Research Article: Prediction of neuroblastoma cell response to treatment with natural or synthetic retinoids using selected protein biomarkers

Date Published: June 12, 2019

Publisher: Public Library of Science

Author(s): Viera Dobrotkova, Petr Chlapek, Marta Jezova, Katerina Adamkova, Pavel Mazanek, Jaroslav Sterba, Renata Veselska, Aamir Ahmad.

http://doi.org/10.1371/journal.pone.0218269

Abstract

Although the administration of retinoids represents an important part of treatment for children suffering from high-risk neuroblastomas, approximately 50% of these patients do not respond to this therapy or develop resistance to retinoids during treatment. Our study focused on the comparative analysis of the expression of five genes and corresponding proteins (DDX39A, HMGA1, HMGA2, HOXC9 and PBX1) that have recently been discussed as possible predictive biomarkers of clinical response to retinoid differentiation therapy. Expression of these five candidate biomarkers was evaluated at both the mRNA and protein level in the same subset of 8 neuroblastoma cell lines after treatment with natural or synthetic retinoids. We found that the cell lines that were HMGA2-positive and/or HOXC9-negative have a reduced sensitivity to retinoids. Furthermore, the experiments revealed that the retinoid-sensitive cell lines showed a uniform pattern of change after treatment with both natural and sensitive retinoids: increased DDX39A and decreased PBX1 protein levels. Our results showed that in NBL cells, these putative protein biomarkers are associated with sensitivity or resistance to retinoids, and their endogenous or induced expression can distinguish between these two phenotypes.

Partial Text

Neuroblastoma (NBL) is the most common extracranial solid tumor in children, accounting for 8-10% of childhood cancers in the USA and Europe [1], with an incidence of 10.5 per million children and affecting males slightly more often than females (1.2:1.0) [2]. NBL is typically heterogeneous, with variations in clinical appearance from spontaneous regression to aggressive metastatic disease disseminating mainly to the liver, bones, brain, and skin [3]. Children suffering from high-risk NBL have a very poor prognosis, with overall survival rates of only 40% [4], even though an aggressive multimodal therapy comprising induction chemotherapy, surgery, radiotherapy, high-dose chemotherapy with autologous stem cell transplantation, biologics and immunotherapy is administered to these patients.

Our study aimed to analyze the expression of five candidate biomarkers of sensitivity/resistance to retinoids (DDX39A, HMGA1, HMGA2, HOXC9, PBX1) in a single experimental study using a set of patient-derived and reference NBL cell lines. Our results suggest that on the mRNA level, 7 days of exposure to natural and synthetic retinoids resulted in a change in expression of 3 out of 5 analyzed genes (HMGA1, HMGA2, and PBX1), which could indicate ongoing changes towards a more differentiated phenotype mediated by retinoids. Further analysis of protein expression by Western blotting revealed that retinoids modulated the expression of the studied biomarkers at the protein level in an even more significant manner.

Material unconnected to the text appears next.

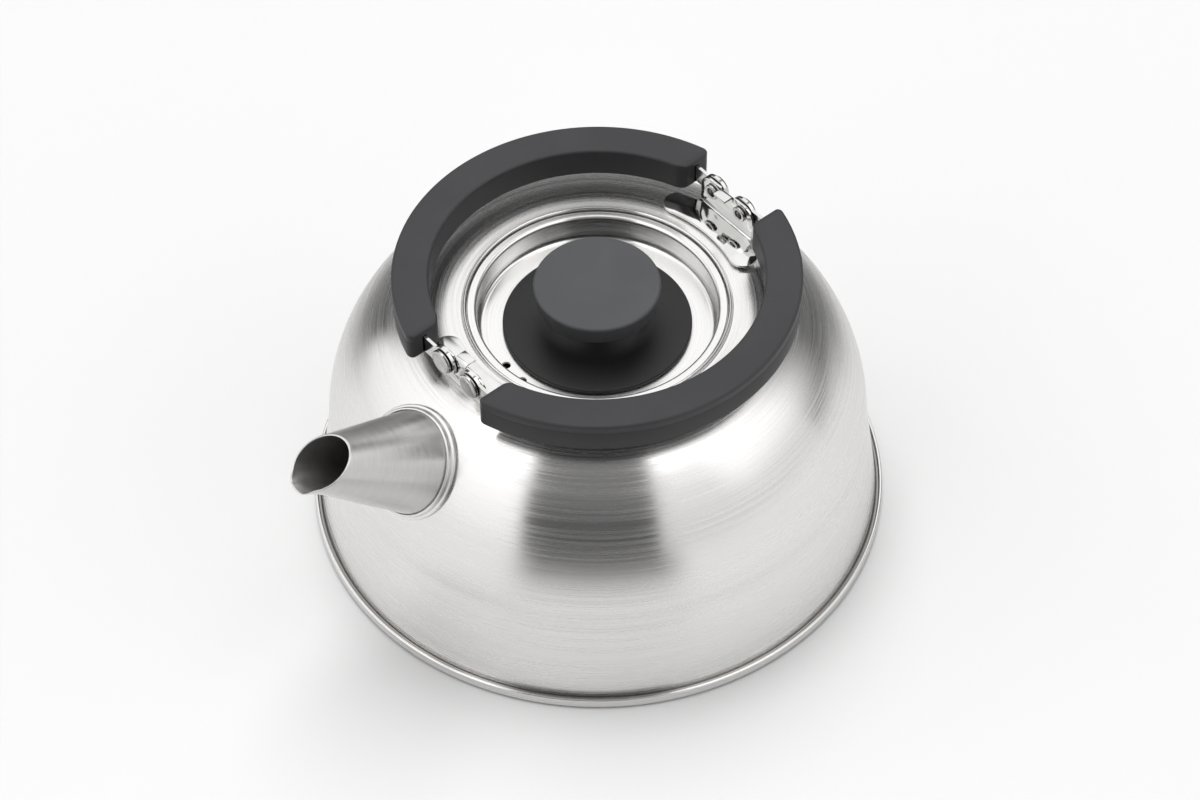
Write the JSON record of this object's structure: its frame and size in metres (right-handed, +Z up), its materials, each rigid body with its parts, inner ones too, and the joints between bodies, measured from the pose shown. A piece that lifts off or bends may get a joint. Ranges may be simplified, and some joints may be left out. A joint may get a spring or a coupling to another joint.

In summary, our study was the first to evaluate the predictive value of five selected protein biomarkers in the same set of NBL cell lines after treatment with natural or synthetic retinoids. We found that cell lines that were HMGA2-positive and/or HOXC9-negative have a reduced sensitivity to retinoids. Furthermore, our experiments revealed that the retinoid-sensitive cell lines showed a uniform pattern of change after treatment with both natural and sensitive retinoids: increased DDX39A and decreased PBX1 protein levels. Our results proved that in NBL cells, these putative protein biomarkers are clearly associated with retinoid sensitivity or resistance, and the endogenous or induced expression of these markers can distinguish between the two phenotypes.